До крещения Руси было еще сто лет, но азбука уже ждала нас, уже для славян перевели Евангелие и Псалтырь. Ждали служебные книги, чтобы мы, в отличие от других народов, начали свою письменную жизнь сразу с Христова слова:

Такого не было нигде возникновенья

Науки в вере! Азбука взросла

У нас в дыхании церковного тепла

В словах Евангелья приняв свое рожденье.

К. Случевский

Мы становились народом у источника Богопознания, «из него же, как сказано в тропаре Первоучителям, — даже до днесь неоскудно почерпающе». Мы можем замутить этот источник, но вода его останется живой до нашего опамятования, потому что формула ее написана на небесах. Отчего и болит сердце, глядя на погибающую святыню.

Пока мы рубили волчцы и тернии, впившиеся в тело церкви, чтобы открыть остатки колонн и не дать земле поглотить святые кресты на них, внимательные турки известили местную жандармерию. Мало ли что на уме у этих русских. В жандармерии улыбнулись рвению бдительных жителей Плакии и обещали присмотреть за обителью побережнее.

Море еще раз-другой выглянуло из-за нескольких поворотов, и дорога ушла в уже привычные поля и все ненаглядные оливковые рощи, чтобы вечеру привести нас к Никейскому озеру — безмолвному, отражающему в своем сверкающем зеркале одинокую лодку с китайски тщательным силуэтом рыбаков на закатном небе, всякую чайку в полете и инверсионный след самолета. И в воде мир казался реальнее, чем на берегах, как левитановский пейзаж бывает правдивее самой природы.

Первый. Последний

В Никею въехали в темноте, так что ее прекрасные стены снимали при свете фар, раздвигающем арки и башни как роскошный занавес средневекового театра. Родная по первой поездке София была подсвечена и, зажатая темнотой и теснотой обступивших кварталов, казалась меньше и домашнее, чем была прежде.

И наутро она не выросла, хотя мы начали день не с нее, а с уходящего в озеро мыса, на котором стоял сенат, потому что уже знали, что Константин Великий сзывал собор именно в сенате. Я до некоторого времени полагал, что христиане до Миланского эдикта 313 года, позволившего им выйти из подполья, вообще не строили храмов, потому что гонения не кончились и с Константином, а уж до него были просто беспрерывны.

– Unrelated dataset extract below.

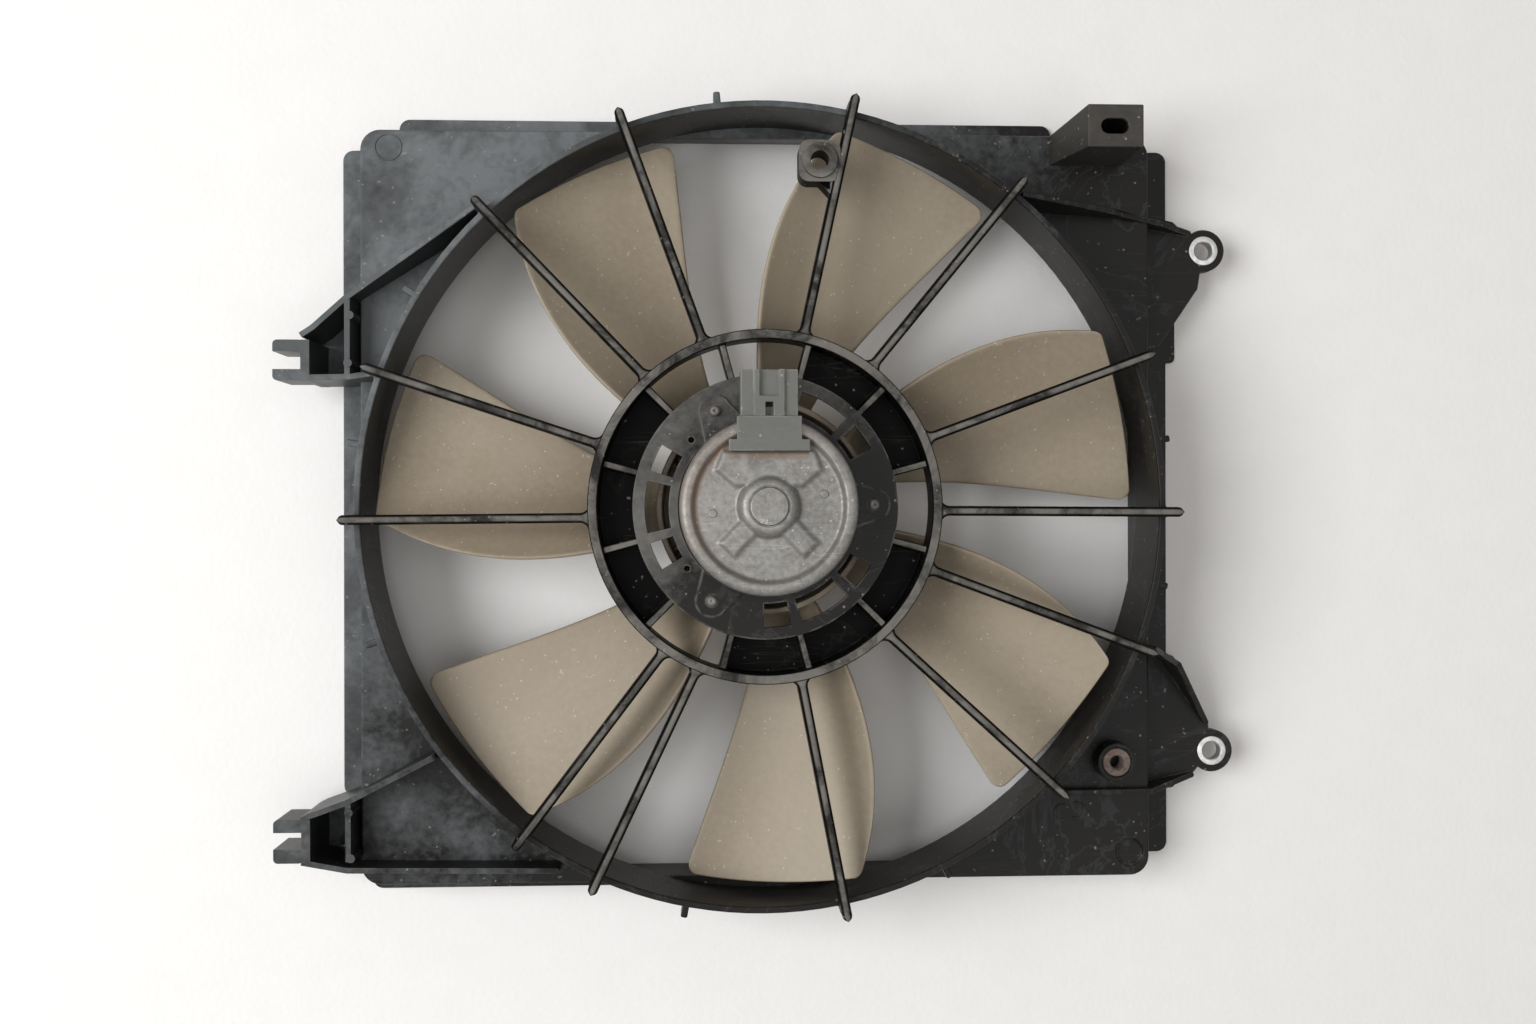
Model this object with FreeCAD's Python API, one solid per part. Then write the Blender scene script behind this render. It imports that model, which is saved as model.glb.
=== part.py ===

Но потом прочитал у нашего церковного историка В. В. Болотова, что «в благоприятную эпоху… христиане начали строить отличавшиеся известным великолепием обширные храмы». 23 февраля 303 года была, в соответствии со старыми хрониками, разрушена землетрясением великолепная никомедийская церковь. На другой день последовал жестокий эдикт Диоклетиана, предписывающий разрушать христианские храмы и отнимать книги. Так что если что и успели построить, было обречено.